Challenge. Reproduce every entry exactly, without alteration.

· · · · · · ·

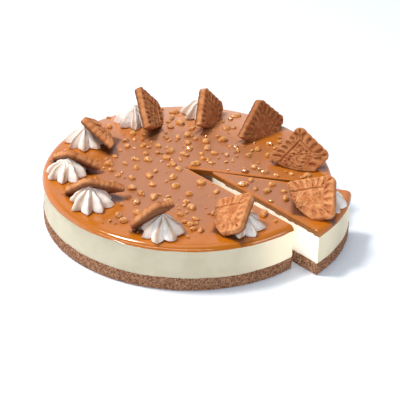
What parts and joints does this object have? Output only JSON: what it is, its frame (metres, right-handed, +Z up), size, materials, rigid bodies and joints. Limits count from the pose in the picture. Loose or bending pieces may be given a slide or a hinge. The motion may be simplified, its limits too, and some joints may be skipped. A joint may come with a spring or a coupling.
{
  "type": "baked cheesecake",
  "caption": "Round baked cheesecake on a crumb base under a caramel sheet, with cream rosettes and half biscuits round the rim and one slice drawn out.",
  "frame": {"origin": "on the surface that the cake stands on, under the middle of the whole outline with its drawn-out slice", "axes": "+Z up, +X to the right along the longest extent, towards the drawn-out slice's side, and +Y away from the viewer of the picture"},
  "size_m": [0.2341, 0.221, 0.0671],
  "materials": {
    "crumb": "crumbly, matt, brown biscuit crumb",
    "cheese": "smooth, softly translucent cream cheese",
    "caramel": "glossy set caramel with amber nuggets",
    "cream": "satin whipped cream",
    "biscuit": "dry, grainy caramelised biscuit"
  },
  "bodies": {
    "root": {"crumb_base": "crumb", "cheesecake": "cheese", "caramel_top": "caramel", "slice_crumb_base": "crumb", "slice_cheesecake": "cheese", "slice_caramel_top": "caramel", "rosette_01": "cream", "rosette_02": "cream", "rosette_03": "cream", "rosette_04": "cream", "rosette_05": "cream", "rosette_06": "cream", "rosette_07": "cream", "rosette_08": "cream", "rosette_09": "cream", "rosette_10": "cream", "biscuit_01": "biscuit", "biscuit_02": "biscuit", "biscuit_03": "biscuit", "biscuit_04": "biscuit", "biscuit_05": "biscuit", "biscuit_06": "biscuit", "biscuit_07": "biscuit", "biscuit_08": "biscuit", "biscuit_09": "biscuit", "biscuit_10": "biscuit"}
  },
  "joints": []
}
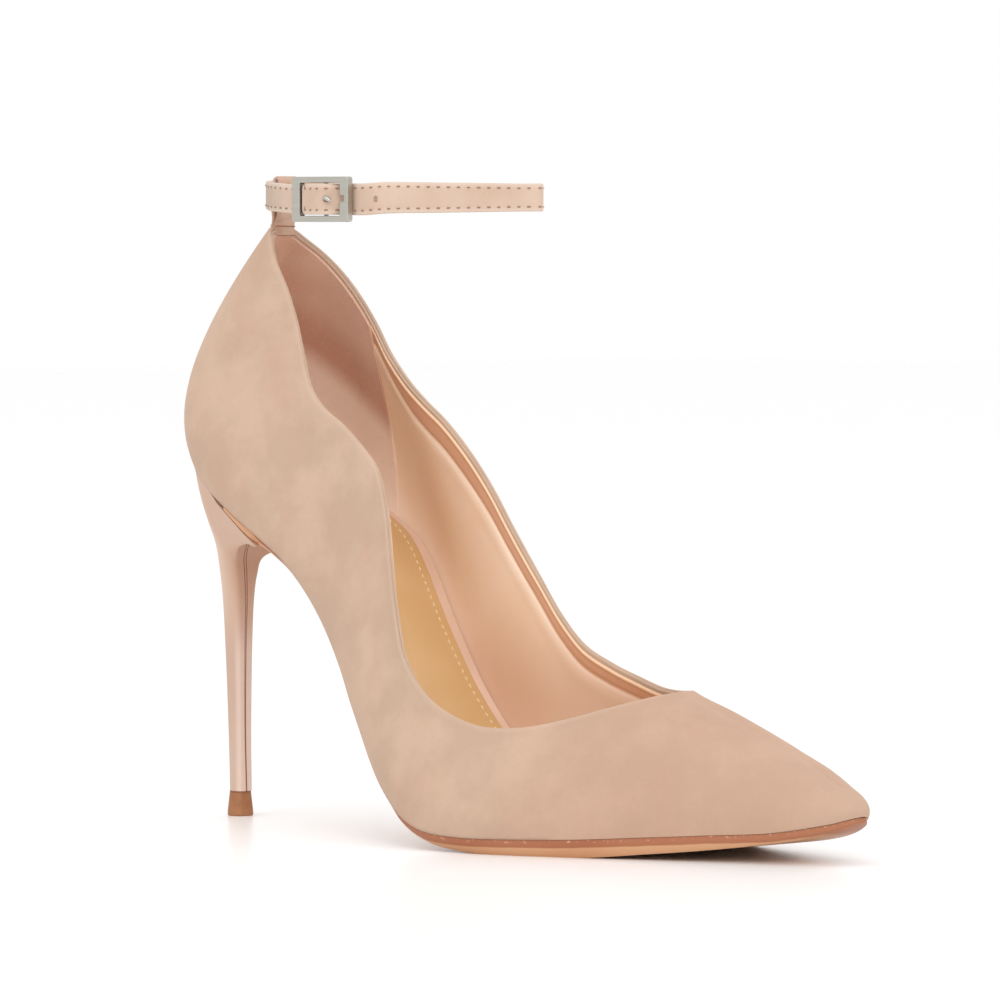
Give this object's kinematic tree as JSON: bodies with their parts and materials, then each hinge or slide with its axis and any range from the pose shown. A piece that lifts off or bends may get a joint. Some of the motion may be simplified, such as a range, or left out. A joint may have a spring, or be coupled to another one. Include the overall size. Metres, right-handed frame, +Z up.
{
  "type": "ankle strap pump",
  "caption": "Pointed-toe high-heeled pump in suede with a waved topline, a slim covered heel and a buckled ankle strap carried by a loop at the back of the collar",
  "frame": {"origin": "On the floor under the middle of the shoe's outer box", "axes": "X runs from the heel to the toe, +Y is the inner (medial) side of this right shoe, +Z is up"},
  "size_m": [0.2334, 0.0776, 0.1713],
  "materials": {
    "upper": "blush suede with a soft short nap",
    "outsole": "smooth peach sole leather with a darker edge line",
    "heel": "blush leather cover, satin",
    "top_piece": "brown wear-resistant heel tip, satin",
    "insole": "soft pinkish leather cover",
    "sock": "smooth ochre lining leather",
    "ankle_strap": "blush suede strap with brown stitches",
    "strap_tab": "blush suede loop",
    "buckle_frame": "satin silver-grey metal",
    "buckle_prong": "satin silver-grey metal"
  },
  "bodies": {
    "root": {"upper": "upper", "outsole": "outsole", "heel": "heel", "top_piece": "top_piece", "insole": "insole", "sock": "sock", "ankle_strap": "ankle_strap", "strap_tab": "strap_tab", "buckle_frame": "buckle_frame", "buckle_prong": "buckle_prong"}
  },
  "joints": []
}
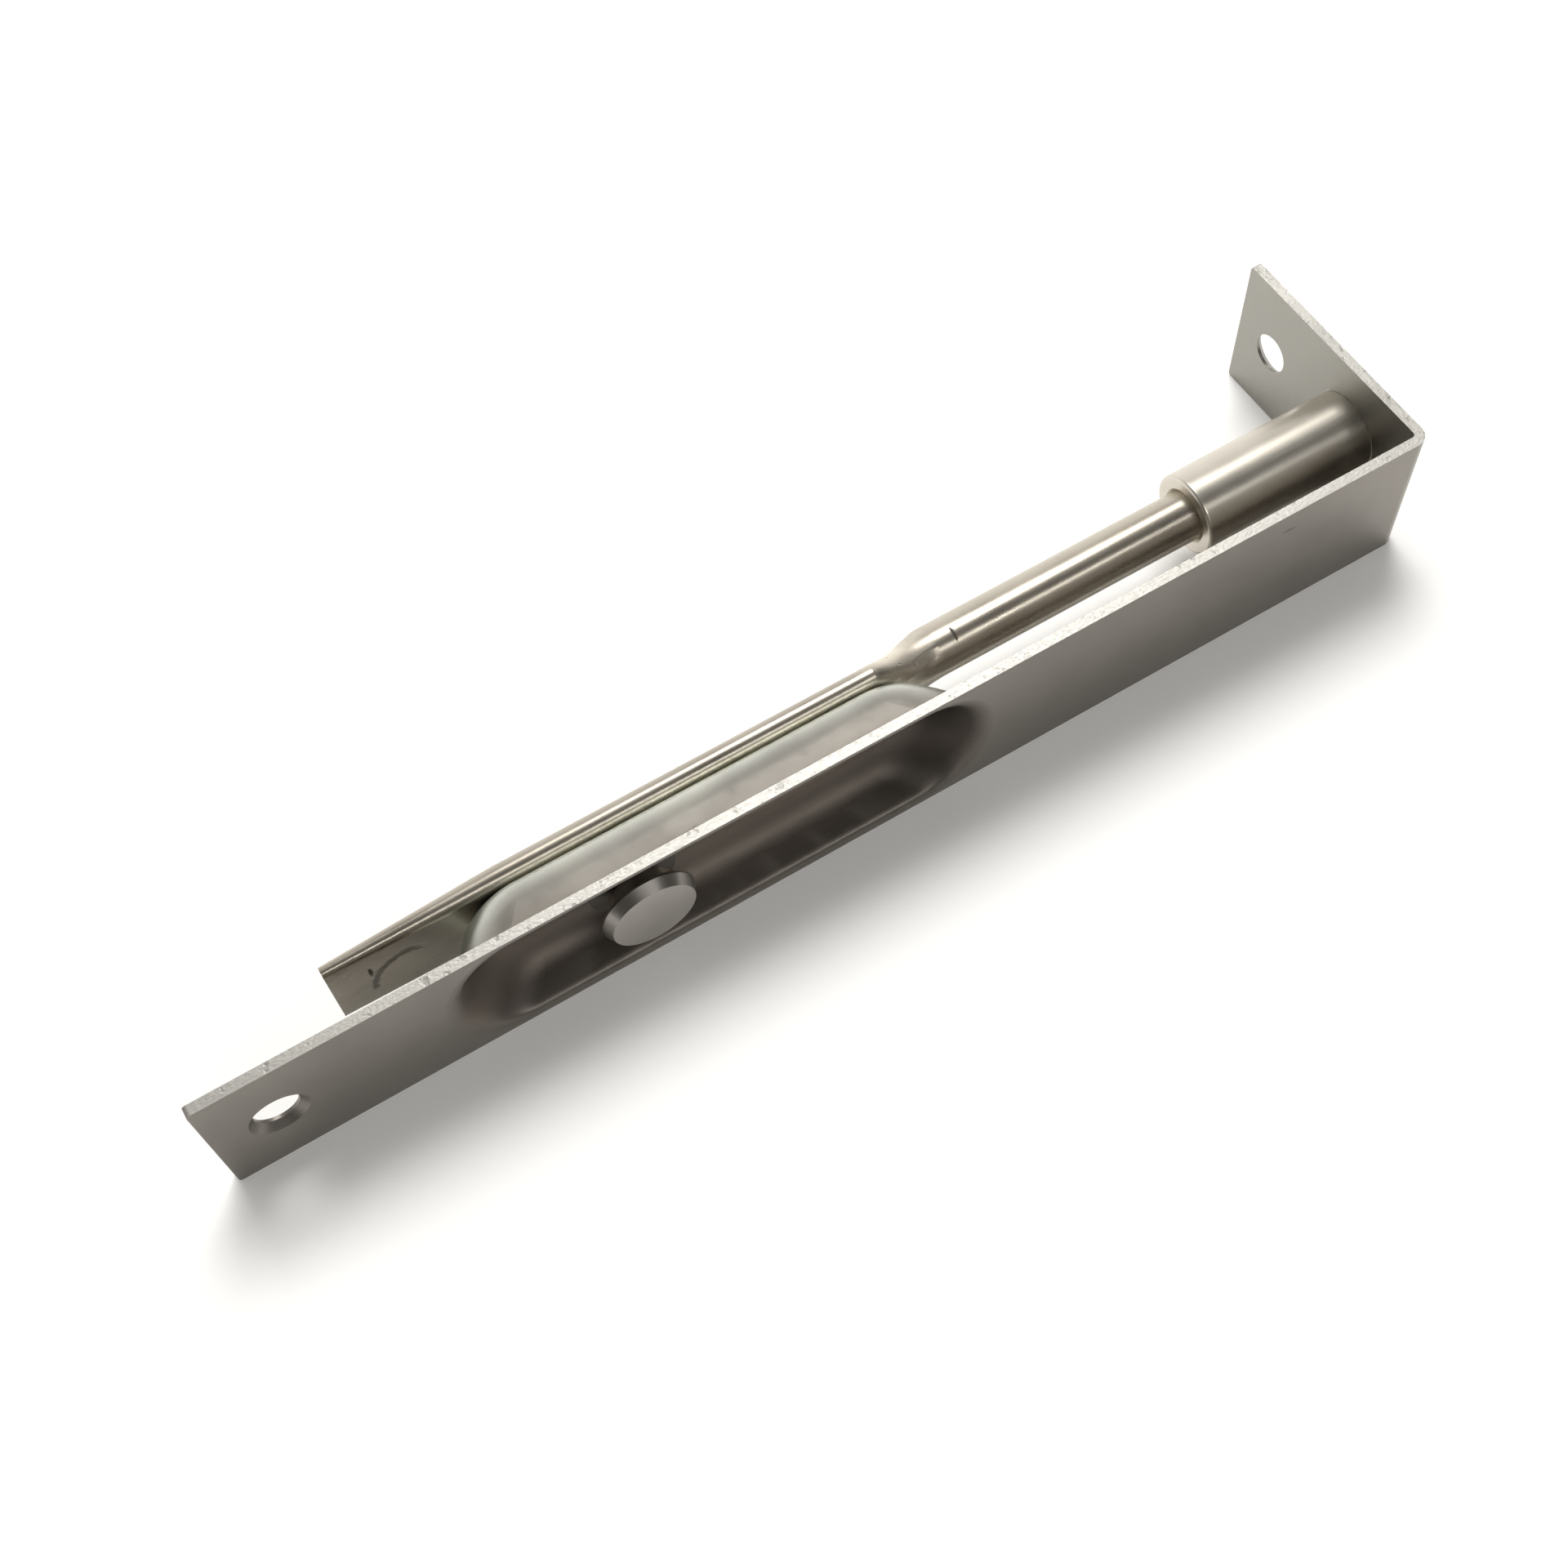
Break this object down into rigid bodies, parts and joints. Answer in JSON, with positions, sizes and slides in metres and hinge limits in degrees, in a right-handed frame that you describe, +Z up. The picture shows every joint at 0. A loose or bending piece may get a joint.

· · · · · · ·

Reply to the exercise.
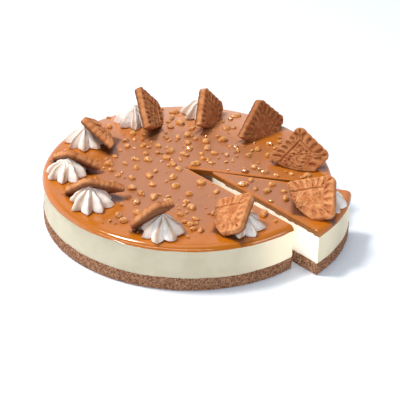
What parts and joints does this object have? Output only JSON: what it is, its frame (metres, right-handed, +Z up), size, materials, rigid bodies and joints. Limits count from the pose in the picture. Loose or bending pieces may be given a slide or a hinge. The motion may be simplified, its limits too, and some joints may be skipped. A joint may come with a spring or a coupling.
{
  "type": "baked cheesecake",
  "caption": "Round baked cheesecake on a crumb base under a caramel sheet, with cream rosettes and half biscuits round the rim and one slice drawn out.",
  "frame": {"origin": "on the surface that the cake stands on, under the middle of the whole outline with its drawn-out slice", "axes": "+Z up, +X to the right along the longest extent, towards the drawn-out slice's side, and +Y away from the viewer of the picture"},
  "size_m": [0.2341, 0.221, 0.0671],
  "materials": {
    "crumb": "crumbly, matt, brown biscuit crumb",
    "cheese": "smooth, softly translucent cream cheese",
    "caramel": "glossy set caramel with amber nuggets",
    "cream": "satin whipped cream",
    "biscuit": "dry, grainy caramelised biscuit"
  },
  "bodies": {
    "root": {"crumb_base": "crumb", "cheesecake": "cheese", "caramel_top": "caramel", "slice_crumb_base": "crumb", "slice_cheesecake": "cheese", "slice_caramel_top": "caramel", "rosette_01": "cream", "rosette_02": "cream", "rosette_03": "cream", "rosette_04": "cream", "rosette_05": "cream", "rosette_06": "cream", "rosette_07": "cream", "rosette_08": "cream", "rosette_09": "cream", "rosette_10": "cream", "biscuit_01": "biscuit", "biscuit_02": "biscuit", "biscuit_03": "biscuit", "biscuit_04": "biscuit", "biscuit_05": "biscuit", "biscuit_06": "biscuit", "biscuit_07": "biscuit", "biscuit_08": "biscuit", "biscuit_09": "biscuit", "biscuit_10": "biscuit"}
  },
  "joints": []
}
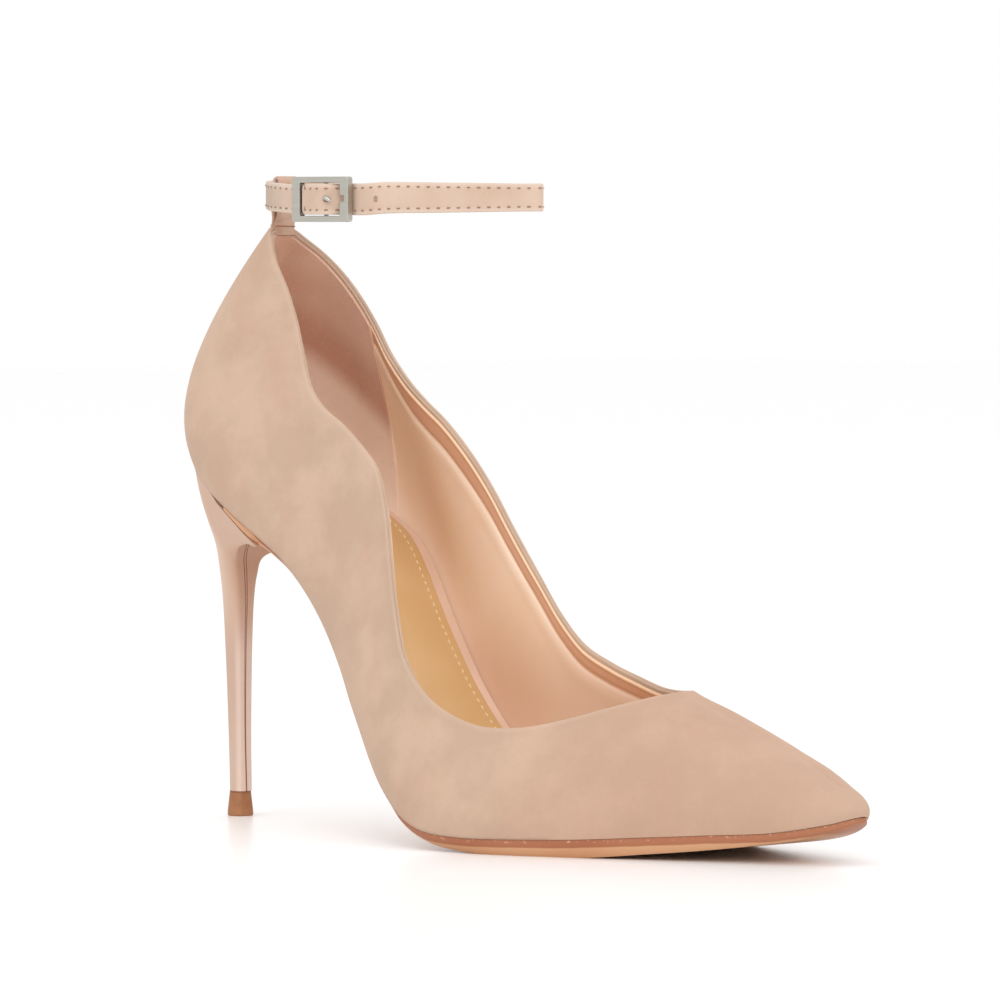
Give this object's kinematic tree as JSON: bodies with their parts and materials, then each hinge or slide with its axis and any range from the pose shown. A piece that lifts off or bends may get a joint. Some of the motion may be simplified, such as a range, or left out. A joint may have a spring, or be coupled to another one. Include the overall size. Metres, right-handed frame, +Z up.
{
  "type": "ankle strap pump",
  "caption": "Pointed-toe high-heeled pump in suede with a waved topline, a slim covered heel and a buckled ankle strap carried by a loop at the back of the collar",
  "frame": {"origin": "On the floor under the middle of the shoe's outer box", "axes": "X runs from the heel to the toe, +Y is the inner (medial) side of this right shoe, +Z is up"},
  "size_m": [0.2334, 0.0776, 0.1713],
  "materials": {
    "upper": "blush suede with a soft short nap",
    "outsole": "smooth peach sole leather with a darker edge line",
    "heel": "blush leather cover, satin",
    "top_piece": "brown wear-resistant heel tip, satin",
    "insole": "soft pinkish leather cover",
    "sock": "smooth ochre lining leather",
    "ankle_strap": "blush suede strap with brown stitches",
    "strap_tab": "blush suede loop",
    "buckle_frame": "satin silver-grey metal",
    "buckle_prong": "satin silver-grey metal"
  },
  "bodies": {
    "root": {"upper": "upper", "outsole": "outsole", "heel": "heel", "top_piece": "top_piece", "insole": "insole", "sock": "sock", "ankle_strap": "ankle_strap", "strap_tab": "strap_tab", "buckle_frame": "buckle_frame", "buckle_prong": "buckle_prong"}
  },
  "joints": []
}
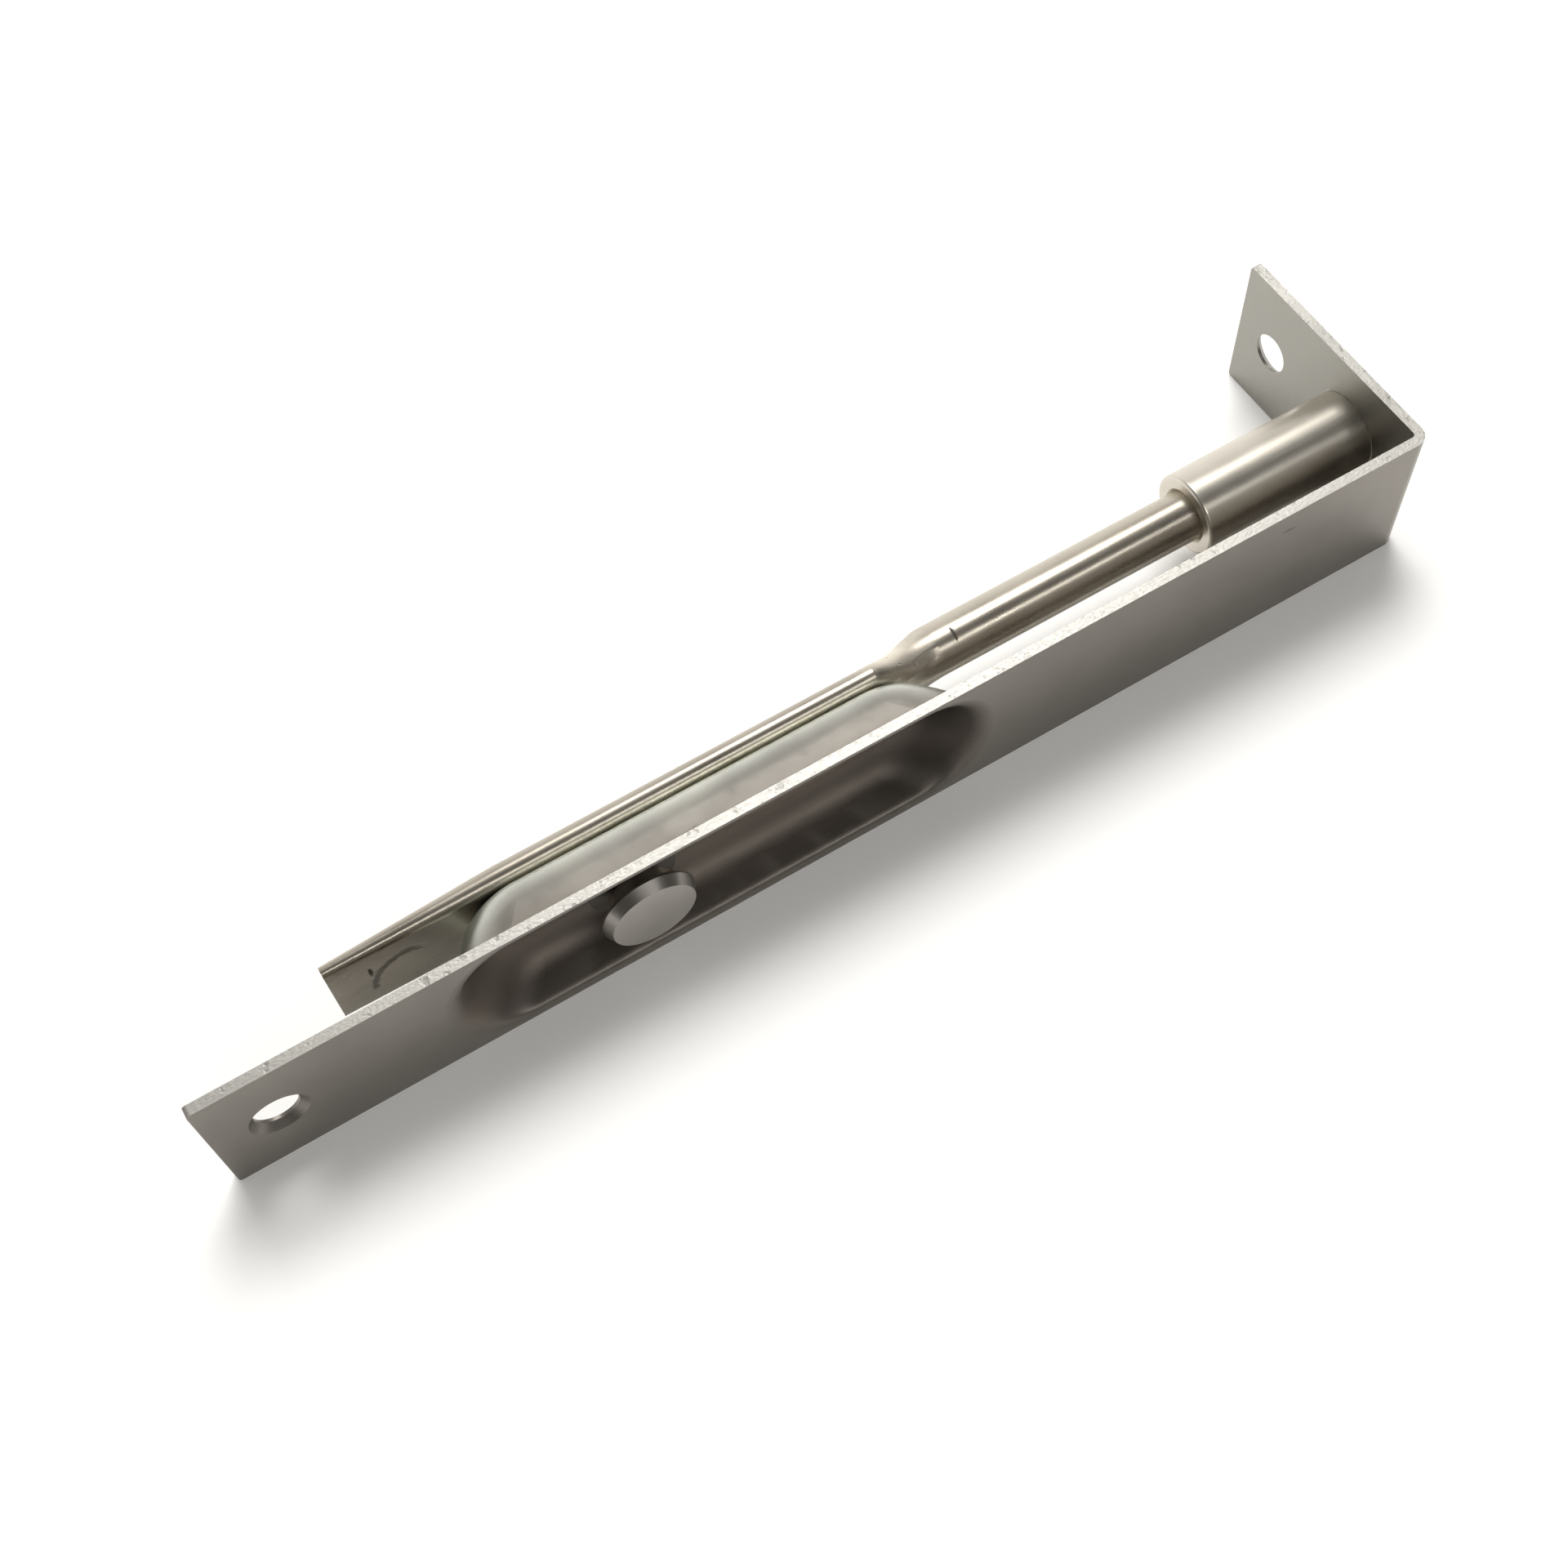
Break this object down into rigid bodies, parts and joints. Answer in JSON, with positions, sizes and slides in metres and hinge limits in degrees, in a right-handed frame that you describe, +Z up. The picture shows every joint at 0. A loose or bending piece may get a joint.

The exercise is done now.